On TRF, JQAvins wrote:
The little Estes squares seem to be almost the same as Plasticine modeling clay, but it's a little crumbly when cold (room temperature). It becomes pliable when warmed by working in one's hand. It softens and even flows if heated more.
TIP: Once I put a bunch into a hollow plastic nose cone by feeding little worms in through the little hole. Then I took a tall narrow glass, filled it with really hot water, and put the cone into it tip down. The clay got hot and flowed into the tip and left a really nice smooth surface.
Neil W added:
That's a great idea, didn't know you could do that. I usually spend a long time with the dowel making sure it's really tamped down good in there, never thought of warming it up.I had tried with a dowel - a small one to fit through the small hole - and the clay kept cracking around it. Necessity proved, once again, the mother of invention.
My take:
I also take some extra time trying to evenly tamp down the clay in the tip of the nose cone.
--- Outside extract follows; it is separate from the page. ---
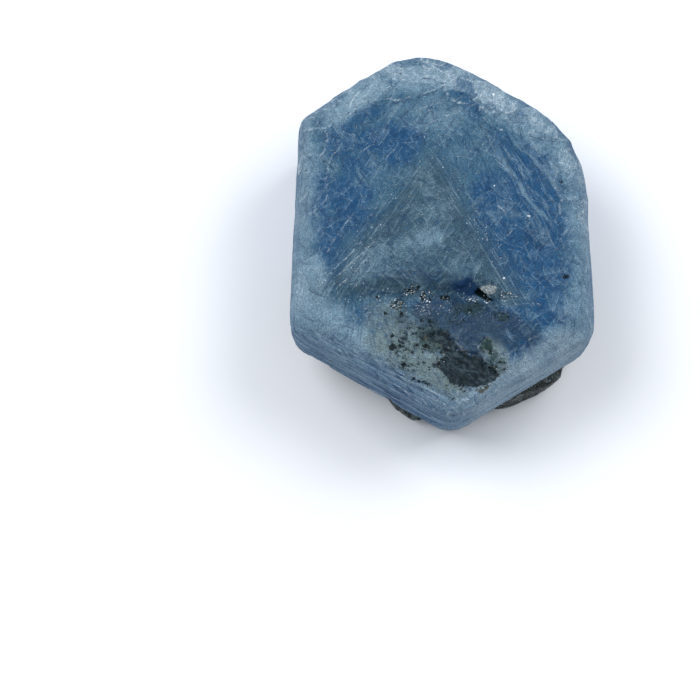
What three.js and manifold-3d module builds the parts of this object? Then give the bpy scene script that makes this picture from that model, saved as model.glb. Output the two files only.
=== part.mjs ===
// A rough sapphire crystal: one stout six-sided barrel of blue corundum, ended above by its
// three-sided growth face and broken off below, where a crust of its dark mica rock still clings.
// Millimetres, +Z up along the crystal's main axis, standing on its broken base. The ledge and the
// dark patch face -Y. The origin is under the middle of the outline, in the plane that it rests on.
import * as THREE from "three";
import { mergeVertices } from "three/addons/utils/BufferGeometryUtils.js";
import Module from "manifold-3d";

const wasm = await Module();
wasm.setup();

// ---- Driving dimensions ----
const HEIGHT = 10.5;
const CRUST_GAP = 0.28; // between the crystal and the crust that fits it

// The six prism faces, counter-clockwise from +X, by direction and by distance from the axis.
const FACES = [
  { direction: 2.0, distance: 8.87 },
  { direction: 60.5, distance: 10.35 },
  { direction: 124, distance: 11.2 },
  { direction: 177.5, distance: 8.75 },
  { direction: 241, distance: 8.8 },
  { direction: 301, distance: 9.3 },
];
// The corner that follows each face is worn round over this length of both its edges.
const CORNER_WEAR = [3.6, 2.9, 0.5, 1.0, 1.1, 1.1];
const CORNER_STEPS = 4;
const EDGE_STEPS = 5;

// The side is widest at the belt, draws in a little to the base, and rolls over to the top.
const BELT = 7.3;
const BASE_DRAW_IN = 0.5;
const RIM = [
  { z: 8.1, inset: 0.1 },
  { z: 8.9, inset: 0.42 },
  { z: 9.6, inset: 0.95 },
  { z: 10.3, inset: 1.9 },
  { z: 10.8, inset: 3.2 },
];
const GROWTH_STEPS = 11; // level bands on the side faces, each standing in or out of the next
const STEP_DEPTH = 0.22;
const STEP_RISE = 0.2;
const STEP_WANDER = 0.5; // how unequal the bands are, as a share of their height

// The top is three faces that fall gently from a raised triangle towards every other corner, with
// one step down where an outer terrace ends. Both triangles are flattened and turned a little, and
// their edges slope out by half their spread over their thickness.
const TRIANGLE_FLATTEN = 0.85;
const TRIANGLE_TURN = THREE.MathUtils.degToRad(-4);
const TRIANGLE = { x: -1.05, y: -0.5, radius: 6.45, rise: 0.3, thickness: 0.6, spread: 0.6 };
const OUTER_TERRACE = { x: -1.9, y: -1.2, radius: 13.4, rise: 0.22, thickness: 3, spread: 4 };
const TOP_FALL = THREE.MathUtils.degToRad(6);

// In front the triangle's edge is broken back to a shallow dished step, with a hollow where mica
// still sits. Each outline is at the cut's foot, and its sides slope outwards over the bevel.
const BROKEN_STEP = {
  depth: 0.98,
  bevel: { thickness: 0.6, size: 0.8 },
  outline: [
    [-8.6, -4.6], [-8.6, -13], [8.6, -13], [8.6, -5.6], [6.2, -5.0], [4.4, -4.1], [3.2, -4.0],
    [2.2, -3.4], [1.0, -3.55], [-0.6, -3.15], [-1.9, -3.5], [-3.3, -3.2], [-4.6, -3.6],
    [-6.2, -4.0],
  ],
};
const STEP_DISH = { x: -0.9, radius: 24, steps: 96 };
const MICA_HOLLOW = {
  depth: 1.1,
  bevel: { thickness: 0.1, size: 0.1 },
  outline: [
    [-1.1, -5.3], [0.4, -5.3], [0.8, -6.0], [1.2, -6.4], [2.1, -6.6], [2.5, -7.3], [3.1, -7.7],
    [3.0, -8.2], [1.1, -8.1], [0.4, -7.8], [0.3, -7.5], [-0.7, -7.2], [0.1, -6.4], [-0.1, -5.9],
  ],
};
const CREVICE = {
  depth: 1.7,
  bevel: { thickness: 0.3, size: 0.08 },
  outline: [[1.7, -2.8], [2.3, -3.2], [3.3, -3.75], [3.35, -3.65], [2.5, -2.95], [1.9, -2.65]],
};
// A chip that has grown on beside the crevice.
const FLAKE = { x: 2.75, y: -2.85, size: [1.5, 0.7, 0.5], turn: -28, tilt: 12 };

// Worn and chipped places on the rim: flats by their direction from the axis, and round scoops.
const RIM_FLATS = [
  { direction: 60, distance: 7.6, slope: 19 },
  { direction: 2, distance: 7.3, slope: 16 },
  { direction: 122, distance: 9.8, slope: 24 },
  { direction: 301, distance: 8.1, slope: 14 },
];
const RIM_FALL = 0.045; // how much lower a flat starts for each millimetre from the axis
const RIM_SLAB = [12, 30];
const SCOOPS = [
  { x: -1.2, y: 15.6, z: 15.8, radius: 8.8 },
  { x: 12.7, y: 8.8, z: 12.8, radius: 5.4 },
  { x: -15.3, y: 3.6, z: 2.2, radius: 7.1 },
  { x: 9.6, y: 14.6, z: 0.4, radius: 8.2 },
];

// The broken base, and the crust between it and the floor.
// It rises between two distances in front of the axis, the first of which is behind it.
const BREAK_RISE = 3.9;
const BREAK_STARTS = -3.5;
const BREAK_ENDS = 5.5;
const BREAK_LUMPS = 0.16;
const BREAK_SPAN = [26, 28];
const BREAK_CELLS = 22;
const FRONT_CORNER = { x: 0.6, y: -9.9, drop: 3.2, core: 0.8, reach: 3.8 };
const KNOBS = 0.07; // how far a knob stands out, as a share of its lump's size
const CRUST_LUMPS = [
  { x: -0.2, y: -3.2, z: 0.6, size: [6.6, 4.4, 4.6], turn: 4 },
  { x: -2.8, y: -4.4, z: 1.0, size: [3.2, 2.7, 3.8], turn: -30 },
  { x: -1.5, y: -7.0, z: 1.4, size: [2.0, 1.9, 3.0], turn: -30 },
  { x: 4.6, y: -6.1, z: 1.6, size: [3.3, 2.2, 3.4], turn: 32 },
  { x: 6.6, y: -4.6, z: 1.5, size: [1.7, 1.6, 2.6], turn: 32 },
  { x: 2.6, y: -7.2, z: 1.2, size: [1.5, 1.2, 2.3], turn: 15 },
  { x: 3.5, y: -4.5, z: 1.0, size: [4.2, 3.4, 3.8], turn: 20 },
];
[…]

I'll have to try the "hot water" method.
One thing I do -
Instead of molding "worms" out of the clay, it's easier to make small balls out of the clay and drop those into the nose cone shoulder hole. The little balls of clay will settle in the nose cone tip more evenly, like ice in a water glass. You won't have to chase around the long clay snakes with the end of a dowel - just tamp them into place.